The global economy started this year as it ended the last – neither hot enough to force interest rates higher, nor cold enough to adversely affect companies looking to grow their bottom line. With many arguing that conditions are “just right”, the fall in the US stock market last week – and its impact on other global markets – demonstrates that we’re still a long way from a Goldilocks economy.
The fall in the US stock market and subsequent plunge in global stock markets reflects a more uncertain global economic picture than many commentators had expected. While asset prices continue to be supported by strong global growth and positive forward-looking sentiment – all under-pinned by low interest rates – market jitters have arisen on the prospect of higher US inflation, brought about by a strong labour market and higher oil prices.
But none of this alters the fundamentals: the US and Europe continue to gather economic momentum, and the outlook for emerging markets and China is good. All in all, the immediate outlook continues to be encouraging, but how stock market reacts to rather stretched valuations is anyone’s guess. Given the volatile equity markets a few opportunities have presented us to make changes to our equity positions with the Clime International Fund.
In the Clime International Fund recent changes include:
- Microsoft has been trimmed after a spectacular performance over the last few years. The company announced very strong results but the valuation is now more stretched than at any time the last 5 years reflecting strong business fundamentals.
- We have bought back into NetEase after selling the stock for a 20% gain in 2017. The company is executing well on new growth initiatives which should pay handsome shareholder returns in the future as the firm uses its strong ecosystem to sell more services to its existing client base.
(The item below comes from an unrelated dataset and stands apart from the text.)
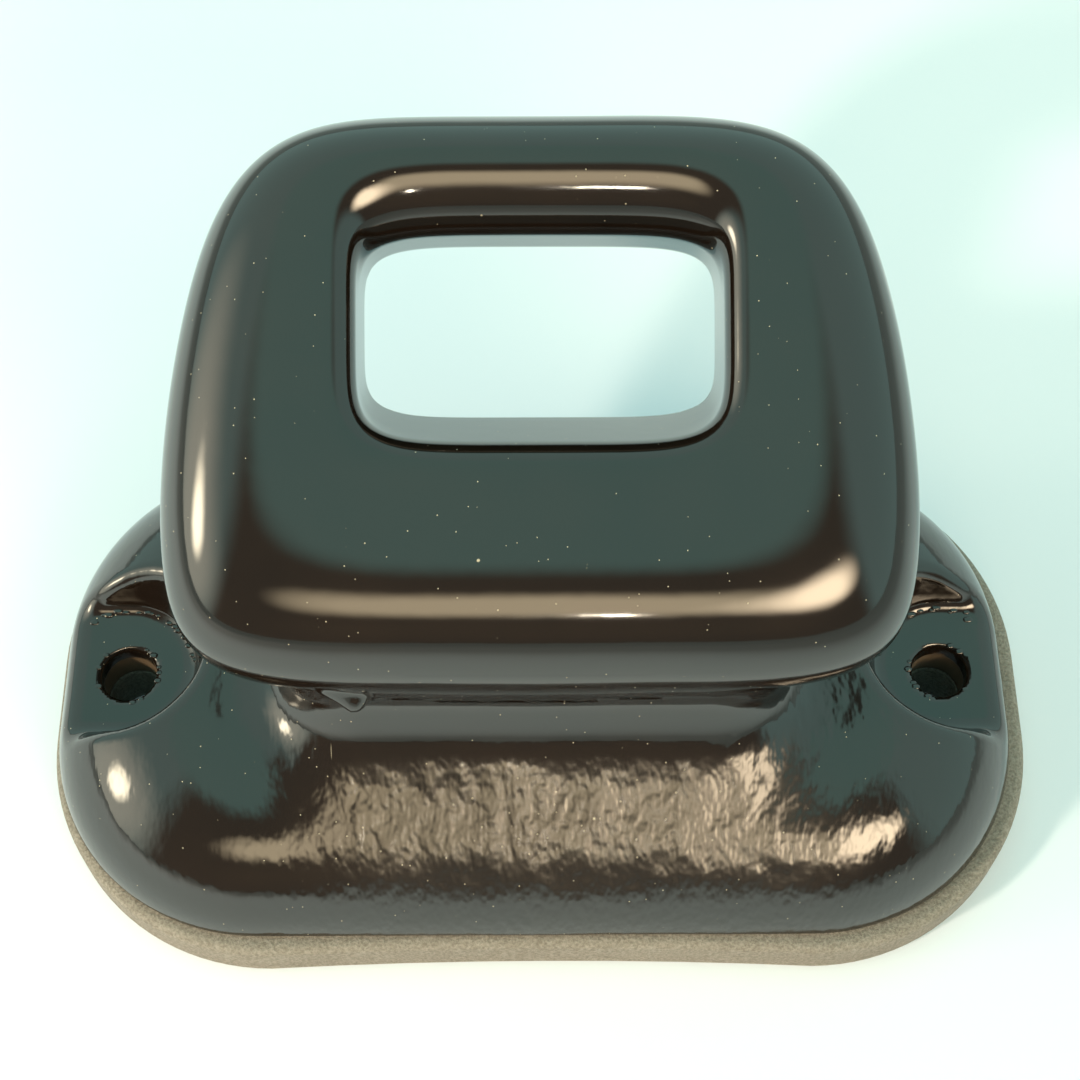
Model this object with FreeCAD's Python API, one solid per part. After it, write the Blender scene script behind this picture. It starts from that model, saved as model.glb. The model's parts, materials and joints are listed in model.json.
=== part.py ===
import FreeCAD, Part
import math
import os

# Glazed insulator on a rubber pad: an oval foot with two open screw seats, a leaning neck and a
# thick ring-shaped head. Millimetres, +Z up, +X along the foot. The origin is the centre of the
# pad's underside, midway between the two screw holes, and the ring leans back towards +Y.

# Foot: an oval block with a domed top
foot_length = 118.0
foot_width = 63.0
foot_corner_r = 26.0
foot_height = 17.0
dome_reach = 20.0
dome_side_power = 1.9
dome_top_power = 1.85
dome_top_angle = 82.0
dome_sections = 9

# Rubber pad: shows all round the foot, and lies slightly off its middle
pad_thick = 7.0
pad_end_margin = 1.5
pad_side_margin = 1.8
pad_side_draw = 0.8
pad_edge_r = 1.2
pad_shift = 0.7
pad_length = foot_length + 2 * pad_end_margin
pad_width = foot_width + 2 * pad_side_margin
pad_corner_r = foot_corner_r + pad_side_margin

# Screw holes, and the seats round them for a screw head with its washer
bore_r = 3.4
bore_end_margin = 9.0
bore_spacing = foot_length - 2 * bore_end_margin
bore_overrun = 2.0
seat_landing = 5.2
seat_floor_r = bore_r + seat_landing
seat_floor_height = 7.0
seat_draft = 12.0
seat_bottom_fillet = 1.2
seat_overrun = 8.0

# Neck
neck_width = 57.0
neck_thick = 23.0
neck_corner_r = 9.0
neck_front = 16.1
neck_lean = 18.0
neck_root = 4.5
neck_tenon = 11.6
neck_flare_r = 12.0
neck_flare_rise = 5.5
neck_sections = 6

# Ring head: v runs up the ring's face, w through its thickness from the back
head_lean = 62.0
head_rise = 4.4
head_behind_neck_front = 7.8
head_set_back = head_behind_neck_front - neck_front
head_shift = 0.6
head_half_width = 41.6
head_height = 62.3
head_thick = 22.0
head_power = 5.6
head_taper_start = 17.3
head_taper = 0.0046
head_front_round = 11.5
head_front_round_top = 6.5
head_back_round = 7.5
head_sections = 7

# Eye through the ring, given by the bars it leaves at the throat, where it is narrowest
side_bar = 22.1
low_bar = 30.3
top_bar = 12.0
eye_half_width = head_half_width - side_bar
eye_throat_low = low_bar
eye_throat_high = head_height - top_bar
eye_power = 5.5
eye_throat_w = 8.0
eye_floor_drop = 4.3
eye_back_flare = 9.0
eye_back_overrun = 3.0
eye_roof_depth = 7.0
eye_roof_flare = 21.7
eye_roof_reach = 10.0
eye_front_overrun = 1.5
eye_sections = 7

# Points on each of the ring's smooth curves, and the distance at which two places count as one
curve_points = 72
touching = 1e-6


def vector(x, y, z):
    return FreeCAD.Vector(x, y, z)


def long_side(start, end, draw):
    """Straight edge, or an arc whose middle is drawn in towards the outline's middle line."""
    if draw == 0:
        return Part.LineSegment(start, end)
    inward = draw if start.y < 0 else -draw
    return Part.Arc(start, vector((start.x + end.x) / 2, start.y + inward, start.z), end)


def rounded_rectangle(x_low, x_high, y_low, y_high, corner_r, z, draw=0):
    """Closed wire of four sides and four quarter arcs at height z."""
    slant = corner_r * (1 - math.sqrt(0.5))
    x_in_low = x_low + corner_r
    x_in_high = x_high - corner_r
    y_in_low = y_low + corner_r
    y_in_high = y_high - corner_r
    edges = [
        long_side(vector(x_in_low, y_low, z), vector(x_in_high, y_low, z), draw),
        Part.Arc(vector(x_in_high, y_low, z), vector(x_high - slant, y_low + slant, z),
                 vector(x_high, y_in_low, z)),
        Part.LineSegment(vector(x_high, y_in_low, z), vector(x_high, y_in_high, z)),
        Part.Arc(vector(x_high, y_in_high, z), vector(x_high - slant, y_high - slant, z),
                 vector(x_in_high, y_high, z)),
        long_side(vector(x_in_high, y_high, z), vector(x_in_low, y_high, z), draw),
        Part.Arc(vector(x_in_low, y_high, z), vector(x_low + slant, y_high - slant, z),
                 vector(x_low, y_in_high, z)),
        Part.LineSegment(vector(x_low, y_in_high, z), vector(x_low, y_in_low, z)),
        Part.Arc(vector(x_low, y_in_low, z), vector(x_low + slant, y_low + slant, z),
                 vector(x_in_low, y_low, z)),
    ]
    return Part.Wire([edge.toShape() for edge in edges])


def head_point(x, v, w):
    """Point of the ring's own frame, x across, v up its face and w out of it, in the part's frame."""
    tilt = math.radians(head_lean)
    y = head_set_back + v * math.sin(tilt) - w * math.cos(tilt)
    z = pad_thick + foot_height + head_rise + v * math.cos(tilt) + w * math.sin(tilt)
    return vector(head_shift + x, y, z)


def soft_square(half_width, v_low, v_high, power, w, taper=0.0):
    """Closed smooth curve |x/a|^p + |v/b|^p = 1 about its middle, narrowed by taper * (v - start)^2."""
    middle = (v_low + v_high) / 2
    half_height = (v_high - v_low) / 2
    points = []
    for step in range(curve_points):
        angle = 2 * math.pi * step / curve_points
        across = abs(math.cos(angle)) / half_width
        along = abs(math.sin(angle)) / half_height
        radius = (across ** power + along ** power) ** (-1 / power)
        v = middle + radius * math.sin(angle)
        drawn_in = taper * max(0.0, v - head_taper_start) ** 2
        x = radius * math.cos(angle) * (1 - drawn_in / half_width)
        points.append(head_point(x, v, w))
    curve = Part.BSplineCurve()
    curve.interpolate(Points=points, PeriodicFlag=True)
    return Part.Wire([curve.toShape()])


def foot_block():
    """Rounded block whose side bends over into the top on a superellipse."""
    half_length = foot_length / 2
    half_width = foot_width / 2
    wires = []
    for section in range(dome_sections):
        angle = math.radians(dome_top_angle * section / (dome_sections - 1))
        inset = dome_reach * (1 - math.cos(angle) ** (2 / dome_side_power))
        z = pad_thick + foot_height * math.sin(angle) ** (2 / dome_top_power)
        wires.append(rounded_rectangle(-half_length + inset, half_length - inset,
                                       -half_width + inset, half_width - inset,
                                       foot_corner_r - inset, z))
    return Part.makeLoft(wires, True, False)


def neck_block():
    """Leaning column from inside the foot to inside the ring's lower bar, flared at its root."""
    crown_z = pad_thick + foot_height
    slope = math.tan(math.radians(neck_lean))
    top_rise = head_rise + neck_tenon
    rises = [neck_flare_rise - (neck_root + neck_flare_rise) * (1 - step / neck_sections)
             for step in range(neck_sections)]
    rises += [neck_flare_rise + (top_rise - neck_flare_rise) * step / neck_sections
              for step in range(neck_sections + 1)]
    wires = []
    for rise in rises:
        below = max(0.0, neck_flare_rise - rise)
        flare = neck_flare_r - math.sqrt(neck_flare_r ** 2 - below ** 2)
        half_width = neck_width / 2 + flare
        front = -neck_front + rise * slope
        wires.append(rounded_rectangle(-half_width, half_width, front - flare,
                                       front + neck_thick + flare, neck_corner_r + flare,
                                       crown_z + rise))
    return Part.makeLoft(wires, True, False)


def head_block():
    """Solid ring blank: soft squares that shrink over quarter rounds at the back and front edges."""
    wires = []
    for section in range(head_sections):
        turn = math.pi / 2 * section / (head_sections - 1)
        inset = head_back_round * (1 - math.sin(turn))
        w = head_back_round * (1 - math.cos(turn))
        wires.append(soft_square(head_half_width - inset, inset, head_height - inset,
                                 head_power, w, head_taper))
    for section in range(head_sections):
        turn = math.pi / 2 * section / (head_sections - 1)
        inset = head_front_round * (1 - math.cos(turn))
        inset_top = head_front_round_top * (1 - math.cos(turn))
        w = head_thick - head_front_round * (1 - math.sin(turn))
        wires.append(soft_square(head_half_width - inset, inset, head_height - inset_top,
                                 head_power, w, head_taper))
    return Part.makeLoft(wires, True, False)


def eye_tool():
    """Passage that is narrowest at its throat, with a sloping floor and a roof that rolls forward."""
    sections = []
    depth = eye_throat_w + eye_back_overrun
    for step in range(eye_sections):
        turn = math.pi / 2 * step / eye_sections
        w = -eye_back_overrun + depth * (1 - math.cos(turn))
        spread = eye_back_flare * (1 - math.sin(turn))
        sections.append((w, eye_half_width + spread, eye_throat_low - spread, eye_throat_high + spread))
    front_w = head_thick + eye_front_overrun
    floor_slope = eye_floor_drop / (head_thick - eye_throat_w)
    for step in range(eye_sections + 1):
        w = eye_throat_w + (front_w - eye_throat_w) * step / eye_sections
        forward = max(0.0, w - head_thick + eye_roof_depth) / eye_roof_reach
        roof = eye_throat_high + eye_roof_flare * (1 - math.sqrt(1 - forward ** 2))
        sections.append((w, eye_half_width, eye_throat_low - floor_slope * (w - eye_throat_w), roof))
    wires = [soft_square(half_width, low, high, eye_power, w) for w, half_width, low, high in sections]
    return Part.makeLoft(wires, True, False)


def seat_tool(side):
    """U-shaped pocket round one screw hole, drafted wider upwards and open to the foot's end."""
    centre_x = side * bore_spacing / 2
    end_x = side * (foot_length / 2 + seat_overrun)
    floor_z = pad_thick + seat_floor_height
    top_z = pad_thick + foot_height + seat_overrun
    top_r = seat_floor_r + (top_z - floor_z) * math.tan(math.radians(seat_draft))
    wires = []
    for z, radius in ((floor_z, seat_floor_r), (top_z, top_r)):
        near = vector(centre_x, -radius, z)
        far = vector(centre_x, radius, z)
        end_near = vector(end_x, -radius, z)
        end_far = vector(end_x, radius, z)
        edges = [
            Part.Arc(near, vector(centre_x - side * radius, 0, z), far),
            Part.LineSegment(far, end_far),
            Part.LineSegment(end_far, end_near),
            Part.LineSegment(end_near, near),
        ]
        wires.append(Part.Wire([edge.toShape() for edge in edges]))
    tool = Part.makeLoft(wires, True, True)
    floor_edges = [edge for edge in tool.Edges
                   if all(abs(vertex.Z - floor_z) < touching for vertex in edge.Vertexes)
                   and any(abs(vertex.X - end_x) > touching for vertex in edge.Vertexes)]
    return tool.makeFillet(seat_bottom_fillet, floor_edges)


def bore_tool(side, z_low, z_high):
    """Cylinder on one screw's axis, run past both heights."""
    start = vector(side * bore_spacing / 2, 0, z_low - bore_overrun)
    return Part.makeCylinder(bore_r, z_high - z_low + 2 * bore_overrun, start)


def glazed_body():
    """Foot, neck and ring in one casting, with the eye, the screw seats and the screw holes cut out."""
    ring = head_block().cut(eye_tool())
    body = foot_block().fuse([neck_block(), ring])
    for side in (-1, 1):
        body = body.cut(seat_tool(side))
        body = body.cut(bore_tool(side, pad_thick, pad_thick + foot_height))
    return body


def rubber_pad():
    """Flat oval pad with softly rounded edges, a little larger than the foot."""
    half_length = pad_length / 2
    half_width = pad_width / 2
    outline = rounded_rectangle(pad_shift - half_length, pad_shift + half_length,
                                -half_width, half_width, pad_corner_r, 0.0, pad_side_draw)
    pad = Part.Face(outline).extrude(vector(0, 0, pad_thick))
    rim = [edge for edge in pad.Edges if abs(edge.Vertexes[0].Z - edge.Vertexes[-1].Z) < touching]
    pad = pad.makeFillet(pad_edge_r, rim)
    for side in (-1, 1):
        pad = pad.cut(bore_tool(side, 0.0, pad_thick))
    return pad


os.makedirs("parts", exist_ok=True)
for name, shape in (("glazed_body", glazed_body()), ("rubber_pad", rubber_pad())):
    shape.exportStep("parts/" + name + ".step")
    print(name, "valid", shape.isValid(), "solids", len(shape.Solids), "volume", round(shape.Volume))
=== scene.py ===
import itertools
import json
import math

import bpy
import numpy as np
from mathutils import Matrix, Vector


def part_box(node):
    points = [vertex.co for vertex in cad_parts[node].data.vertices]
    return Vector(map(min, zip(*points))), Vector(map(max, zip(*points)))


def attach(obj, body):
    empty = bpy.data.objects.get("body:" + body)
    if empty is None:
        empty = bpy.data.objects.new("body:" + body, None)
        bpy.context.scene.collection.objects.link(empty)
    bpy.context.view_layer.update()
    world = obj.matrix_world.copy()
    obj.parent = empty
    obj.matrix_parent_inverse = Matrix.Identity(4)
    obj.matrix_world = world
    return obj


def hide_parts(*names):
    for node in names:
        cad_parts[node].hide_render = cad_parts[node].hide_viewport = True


# A glazed ring-head insulator on a rubber pad. Shapes are worked out in millimetres from the pad's
# underside and turned to metres where a mesh is made. The casting is the zero level of a distance
# formula, because a grid of two parameters can't give one skin with three holes and blended fillets.

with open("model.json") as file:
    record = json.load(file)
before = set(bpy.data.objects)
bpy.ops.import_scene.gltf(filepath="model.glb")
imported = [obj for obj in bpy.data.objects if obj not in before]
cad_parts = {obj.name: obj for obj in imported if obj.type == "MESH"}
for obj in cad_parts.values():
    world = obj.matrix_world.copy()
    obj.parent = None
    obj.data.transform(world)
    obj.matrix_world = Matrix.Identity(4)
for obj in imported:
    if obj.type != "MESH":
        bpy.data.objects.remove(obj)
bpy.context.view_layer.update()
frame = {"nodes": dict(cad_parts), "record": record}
MM = 0.001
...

- We have started to build a position in Samsung Electronics. Contrary to other smartphone manufacturers, Samsung has vertical supply benefits given that it makes many of the key components used by clients of the firm. As such the company should not suffer the same potential costs inflation should component prices rise and thus has economies of scale. This should assist in increasing or at least maintaining its operating profit margin for the foreseeable future. The graph bellows show that even though the company has grown earnings at a very healthy rate over the last 3 years the valuation has contracted to very attractive valuation levels whilst maintaining an 16% return on equity. We believe the stock is under valued at current levels.
|Source: Bloomberg, SPW analysis|
We believe that patience will be rewarded as we enter a period of higher volatility.